____ Provided data

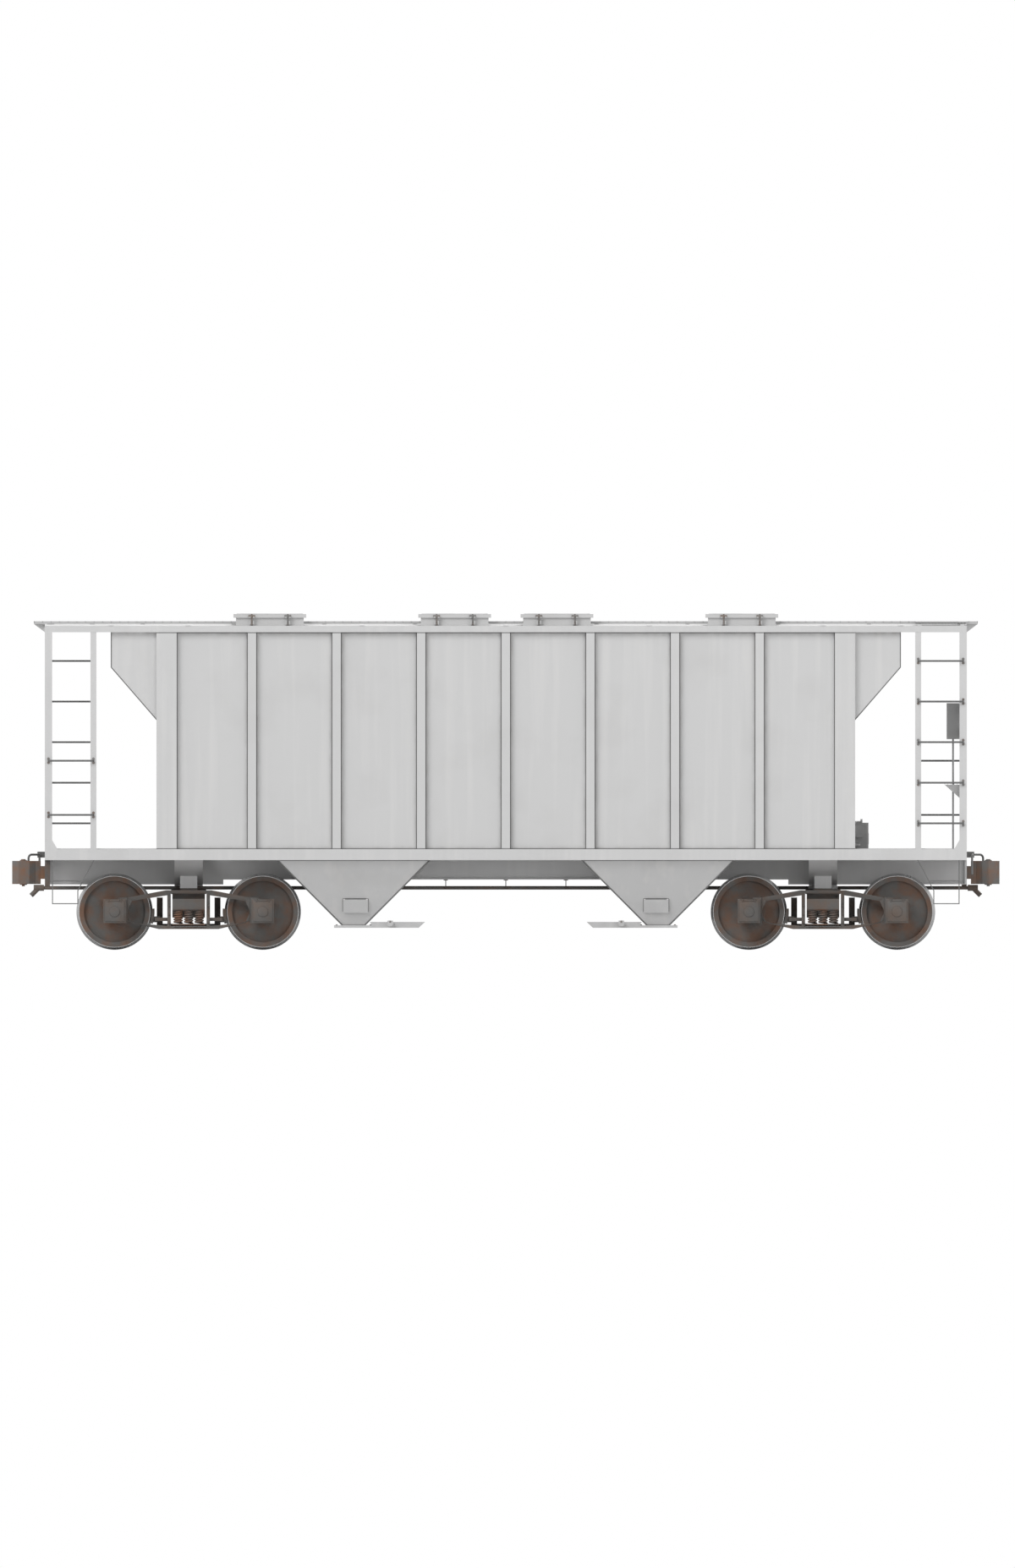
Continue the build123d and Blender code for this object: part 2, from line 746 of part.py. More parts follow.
with BuildPart() as outlet_frames:
    for end, side in for_gates:
        y0 = side * outlet_y - frame_half_y
        y1 = side * outlet_y + frame_half_y
        block(along(end, -frame_half), along(end, frame_half), y0, y1, frame_z, outlet_z)
        block(along(end, -outlet_half), along(end, outlet_half), side * outlet_inner_y, side * outlet_outer_y,
              frame_z, outlet_z, mode=Mode.SUBTRACT)
        for edge, inward in ((y0, 1), (y1, -1)):
            wall_outline = [(along(end, frame_half), frame_z), (along(end, track_foot), frame_z),
                            (along(end, track_end), track_z),
                            (along(end, outlet_half + track_depth), track_z)]
            side_shape(wall_outline, edge, edge + inward * track_wall)
            ledge_in = edge + inward * (track_wall + gate_side_gap + track_ledge)
            block(along(end, frame_half), along(end, track_foot), edge, ledge_in, frame_z, floor_z)
            block(along(end, shaft_x - shaft_bearing / 2), along(end, shaft_x + shaft_bearing / 2), edge,
                  edge + inward * track_wall, frame_z, shaft_z + shaft_bearing / 2)
        slot_x0 = along(end, -outlet_half - gate_lap - gate_side_gap)
        block(slot_x0, along(end, frame_half), side * outlet_y - gate_half - gate_side_gap,
              side * outlet_y + gate_half + gate_side_gap, floor_z, slot_z, mode=Mode.SUBTRACT)
        block(along(end, track_foot - track_wall), along(end, track_foot), y0, y1, frame_z, floor_z)
        x = along(end, shaft_x)
        rod((x, y0 - shaft_overhang, shaft_z), (x, y1 + shaft_overhang, shaft_z), shaft_diameter / 2)
        for edge, outward in ((y0, -1), (y1, 1)):
            rod((x, edge + outward * shaft_overhang, shaft_z),
                (x, edge + outward * (shaft_overhang - capstan_length), shaft_z), capstan_radius)
save(outlet_frames.part, "outlet_frames")


# Slide gates: plates with two racks, each sliding towards the middle of the car
gate_tail = outlet_half + gate_lap
gate_head = frame_half + gate_nose
for number, (end, side) in enumerate(for_gates, start=1):
    with BuildPart() as gate:
        y = side * outlet_y
        block(along(end, -gate_tail), along(end, gate_head), y - gate_half, y + gate_half, gate_z0, gate_z1)
        block(along(end, gate_head - gate_lug), along(end, gate_head), y - gate_half, y + gate_half,
              gate_z1, gate_z1 + rack_height)
    save(gate.part, f"gate_{number}")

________

Stated exercise:
Output the complete data exactly as written.

Answer to this exercise:
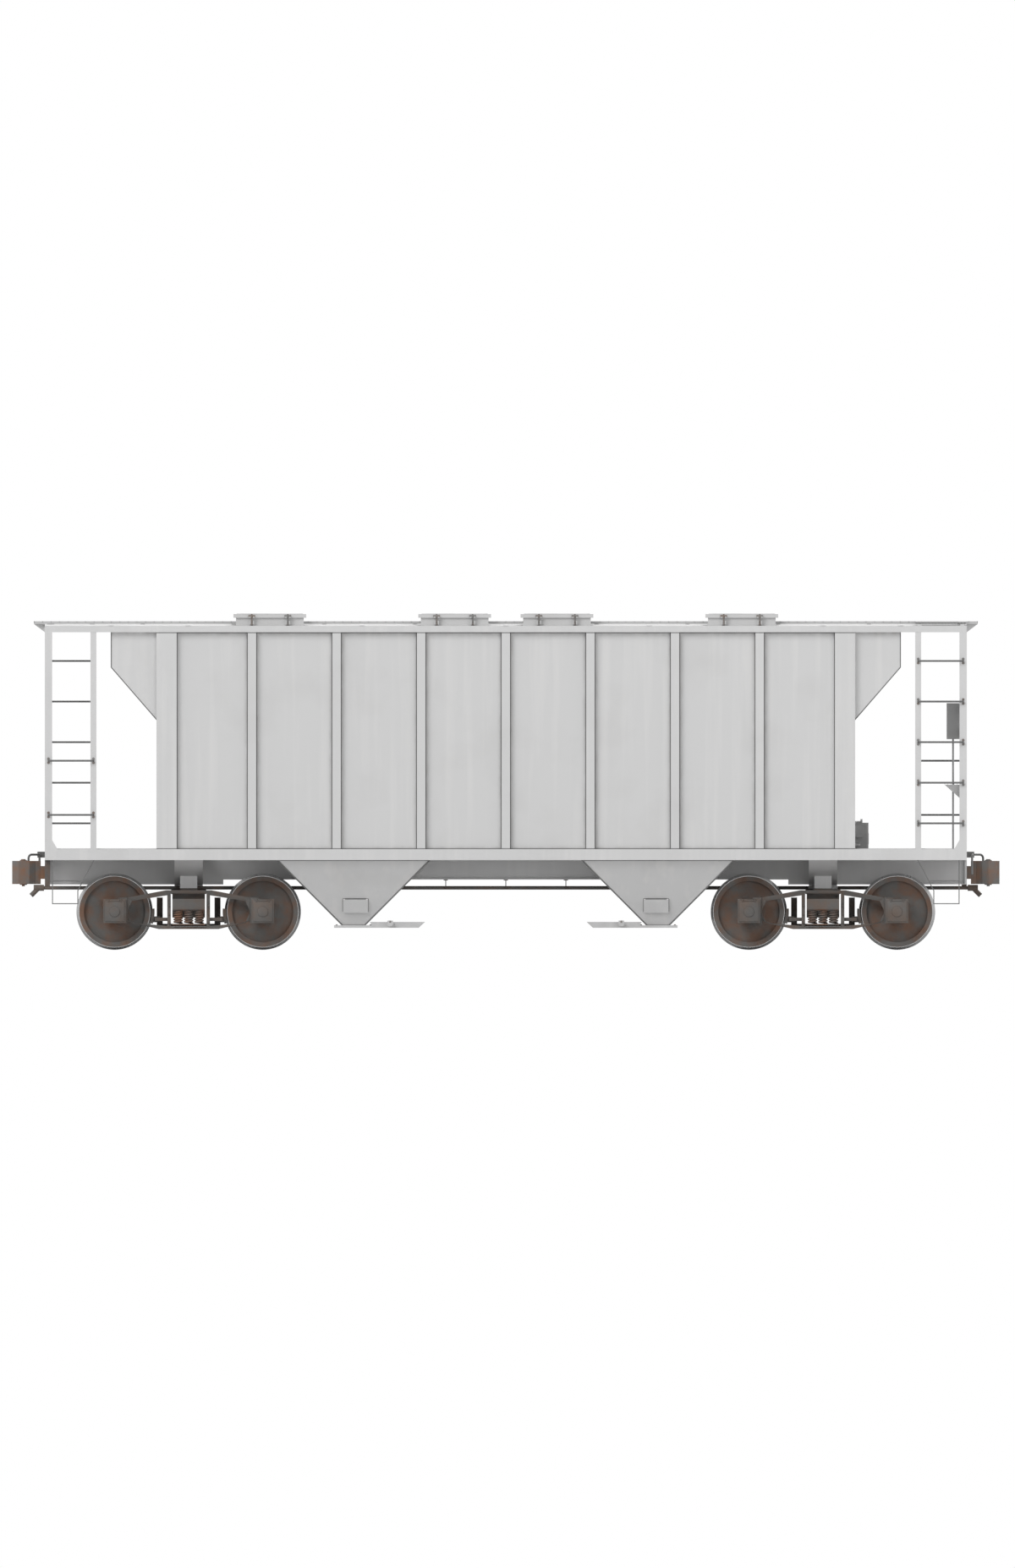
Continue the build123d and Blender code for this object: part 2, from line 746 of part.py. More parts follow.
with BuildPart() as outlet_frames:
    for end, side in for_gates:
        y0 = side * outlet_y - frame_half_y
        y1 = side * outlet_y + frame_half_y
        block(along(end, -frame_half), along(end, frame_half), y0, y1, frame_z, outlet_z)
        block(along(end, -outlet_half), along(end, outlet_half), side * outlet_inner_y, side * outlet_outer_y,
              frame_z, outlet_z, mode=Mode.SUBTRACT)
        for edge, inward in ((y0, 1), (y1, -1)):
            wall_outline = [(along(end, frame_half), frame_z), (along(end, track_foot), frame_z),
                            (along(end, track_end), track_z),
                            (along(end, outlet_half + track_depth), track_z)]
            side_shape(wall_outline, edge, edge + inward * track_wall)
            ledge_in = edge + inward * (track_wall + gate_side_gap + track_ledge)
            block(along(end, frame_half), along(end, track_foot), edge, ledge_in, frame_z, floor_z)
            block(along(end, shaft_x - shaft_bearing / 2), along(end, shaft_x + shaft_bearing / 2), edge,
                  edge + inward * track_wall, frame_z, shaft_z + shaft_bearing / 2)
        slot_x0 = along(end, -outlet_half - gate_lap - gate_side_gap)
        block(slot_x0, along(end, frame_half), side * outlet_y - gate_half - gate_side_gap,
              side * outlet_y + gate_half + gate_side_gap, floor_z, slot_z, mode=Mode.SUBTRACT)
        block(along(end, track_foot - track_wall), along(end, track_foot), y0, y1, frame_z, floor_z)
        x = along(end, shaft_x)
        rod((x, y0 - shaft_overhang, shaft_z), (x, y1 + shaft_overhang, shaft_z), shaft_diameter / 2)
        for edge, outward in ((y0, -1), (y1, 1)):
            rod((x, edge + outward * shaft_overhang, shaft_z),
                (x, edge + outward * (shaft_overhang - capstan_length), shaft_z), capstan_radius)
save(outlet_frames.part, "outlet_frames")


# Slide gates: plates with two racks, each sliding towards the middle of the car
gate_tail = outlet_half + gate_lap
gate_head = frame_half + gate_nose
for number, (end, side) in enumerate(for_gates, start=1):
    with BuildPart() as gate:
        y = side * outlet_y
        block(along(end, -gate_tail), along(end, gate_head), y - gate_half, y + gate_half, gate_z0, gate_z1)
        block(along(end, gate_head - gate_lug), along(end, gate_head), y - gate_half, y + gate_half,
              gate_z1, gate_z1 + rack_height)
    save(gate.part, f"gate_{number}")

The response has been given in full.